##### Data extract

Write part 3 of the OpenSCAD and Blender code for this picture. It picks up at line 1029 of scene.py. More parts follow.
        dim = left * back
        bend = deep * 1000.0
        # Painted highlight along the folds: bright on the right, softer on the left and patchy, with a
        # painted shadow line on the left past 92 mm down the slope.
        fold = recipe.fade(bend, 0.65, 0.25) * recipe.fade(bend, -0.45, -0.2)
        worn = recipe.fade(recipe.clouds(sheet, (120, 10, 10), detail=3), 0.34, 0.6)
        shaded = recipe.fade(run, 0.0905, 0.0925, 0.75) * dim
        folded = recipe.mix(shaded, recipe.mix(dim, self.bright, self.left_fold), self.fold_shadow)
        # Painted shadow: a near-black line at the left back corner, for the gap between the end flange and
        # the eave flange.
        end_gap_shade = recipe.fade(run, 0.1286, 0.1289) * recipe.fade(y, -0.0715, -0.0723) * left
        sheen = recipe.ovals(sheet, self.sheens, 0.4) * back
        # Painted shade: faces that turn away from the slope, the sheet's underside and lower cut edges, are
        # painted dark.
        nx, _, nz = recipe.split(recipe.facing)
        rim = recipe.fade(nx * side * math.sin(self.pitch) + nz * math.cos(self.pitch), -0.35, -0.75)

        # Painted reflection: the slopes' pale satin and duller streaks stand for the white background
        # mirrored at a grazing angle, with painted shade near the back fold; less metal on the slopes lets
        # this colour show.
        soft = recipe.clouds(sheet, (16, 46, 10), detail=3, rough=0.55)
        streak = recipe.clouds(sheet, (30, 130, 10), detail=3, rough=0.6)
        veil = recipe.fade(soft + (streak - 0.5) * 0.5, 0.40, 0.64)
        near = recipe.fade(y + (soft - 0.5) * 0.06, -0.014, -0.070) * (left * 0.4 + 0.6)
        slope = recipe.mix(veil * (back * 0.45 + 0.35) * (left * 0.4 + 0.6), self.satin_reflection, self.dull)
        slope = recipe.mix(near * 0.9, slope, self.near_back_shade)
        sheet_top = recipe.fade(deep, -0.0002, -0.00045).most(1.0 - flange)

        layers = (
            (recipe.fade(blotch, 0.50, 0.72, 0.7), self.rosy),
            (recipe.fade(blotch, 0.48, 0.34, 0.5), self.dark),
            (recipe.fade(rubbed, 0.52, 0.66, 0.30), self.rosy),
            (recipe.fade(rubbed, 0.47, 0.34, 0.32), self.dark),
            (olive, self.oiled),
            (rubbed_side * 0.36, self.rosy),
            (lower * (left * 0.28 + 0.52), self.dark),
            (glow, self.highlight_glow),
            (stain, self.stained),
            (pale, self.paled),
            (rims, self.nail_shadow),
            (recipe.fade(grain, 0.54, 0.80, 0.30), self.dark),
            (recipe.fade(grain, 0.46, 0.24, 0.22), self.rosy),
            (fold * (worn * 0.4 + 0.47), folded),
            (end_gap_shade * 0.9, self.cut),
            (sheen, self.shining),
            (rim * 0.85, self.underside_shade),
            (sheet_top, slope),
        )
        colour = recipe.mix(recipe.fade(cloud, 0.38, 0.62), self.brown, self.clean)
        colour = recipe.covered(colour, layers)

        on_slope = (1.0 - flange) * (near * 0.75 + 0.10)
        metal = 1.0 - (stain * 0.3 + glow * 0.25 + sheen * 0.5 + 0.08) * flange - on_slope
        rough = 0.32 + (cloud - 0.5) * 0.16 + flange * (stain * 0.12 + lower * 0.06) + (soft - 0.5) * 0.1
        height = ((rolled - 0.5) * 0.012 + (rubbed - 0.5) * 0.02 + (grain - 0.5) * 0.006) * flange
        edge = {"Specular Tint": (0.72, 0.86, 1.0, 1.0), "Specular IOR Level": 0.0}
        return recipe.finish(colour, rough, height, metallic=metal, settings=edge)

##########

Reproduce each line of the material above precisely.

Answer for this exercise:
Write part 3 of the OpenSCAD and Blender code for this picture. It picks up at line 1029 of scene.py. More parts follow.
        dim = left * back
        bend = deep * 1000.0
        # Painted highlight along the folds: bright on the right, softer on the left and patchy, with a
        # painted shadow line on the left past 92 mm down the slope.
        fold = recipe.fade(bend, 0.65, 0.25) * recipe.fade(bend, -0.45, -0.2)
        worn = recipe.fade(recipe.clouds(sheet, (120, 10, 10), detail=3), 0.34, 0.6)
        shaded = recipe.fade(run, 0.0905, 0.0925, 0.75) * dim
        folded = recipe.mix(shaded, recipe.mix(dim, self.bright, self.left_fold), self.fold_shadow)
        # Painted shadow: a near-black line at the left back corner, for the gap between the end flange and
        # the eave flange.
        end_gap_shade = recipe.fade(run, 0.1286, 0.1289) * recipe.fade(y, -0.0715, -0.0723) * left
        sheen = recipe.ovals(sheet, self.sheens, 0.4) * back
        # Painted shade: faces that turn away from the slope, the sheet's underside and lower cut edges, are
        # painted dark.
        nx, _, nz = recipe.split(recipe.facing)
        rim = recipe.fade(nx * side * math.sin(self.pitch) + nz * math.cos(self.pitch), -0.35, -0.75)

        # Painted reflection: the slopes' pale satin and duller streaks stand for the white background
        # mirrored at a grazing angle, with painted shade near the back fold; less metal on the slopes lets
        # this colour show.
        soft = recipe.clouds(sheet, (16, 46, 10), detail=3, rough=0.55)
        streak = recipe.clouds(sheet, (30, 130, 10), detail=3, rough=0.6)
        veil = recipe.fade(soft + (streak - 0.5) * 0.5, 0.40, 0.64)
        near = recipe.fade(y + (soft - 0.5) * 0.06, -0.014, -0.070) * (left * 0.4 + 0.6)
        slope = recipe.mix(veil * (back * 0.45 + 0.35) * (left * 0.4 + 0.6), self.satin_reflection, self.dull)
        slope = recipe.mix(near * 0.9, slope, self.near_back_shade)
        sheet_top = recipe.fade(deep, -0.0002, -0.00045).most(1.0 - flange)

        layers = (
            (recipe.fade(blotch, 0.50, 0.72, 0.7), self.rosy),
            (recipe.fade(blotch, 0.48, 0.34, 0.5), self.dark),
            (recipe.fade(rubbed, 0.52, 0.66, 0.30), self.rosy),
            (recipe.fade(rubbed, 0.47, 0.34, 0.32), self.dark),
            (olive, self.oiled),
            (rubbed_side * 0.36, self.rosy),
            (lower * (left * 0.28 + 0.52), self.dark),
            (glow, self.highlight_glow),
            (stain, self.stained),
            (pale, self.paled),
            (rims, self.nail_shadow),
            (recipe.fade(grain, 0.54, 0.80, 0.30), self.dark),
            (recipe.fade(grain, 0.46, 0.24, 0.22), self.rosy),
            (fold * (worn * 0.4 + 0.47), folded),
            (end_gap_shade * 0.9, self.cut),
            (sheen, self.shining),
            (rim * 0.85, self.underside_shade),
            (sheet_top, slope),
        )
        colour = recipe.mix(recipe.fade(cloud, 0.38, 0.62), self.brown, self.clean)
        colour = recipe.covered(colour, layers)

        on_slope = (1.0 - flange) * (near * 0.75 + 0.10)
        metal = 1.0 - (stain * 0.3 + glow * 0.25 + sheen * 0.5 + 0.08) * flange - on_slope
        rough = 0.32 + (cloud - 0.5) * 0.16 + flange * (stain * 0.12 + lower * 0.06) + (soft - 0.5) * 0.1
        height = ((rolled - 0.5) * 0.012 + (rubbed - 0.5) * 0.02 + (grain - 0.5) * 0.006) * flange
        edge = {"Specular Tint": (0.72, 0.86, 1.0, 1.0), "Specular IOR Level": 0.0}
        return recipe.finish(colour, rough, height, metallic=metal, settings=edge)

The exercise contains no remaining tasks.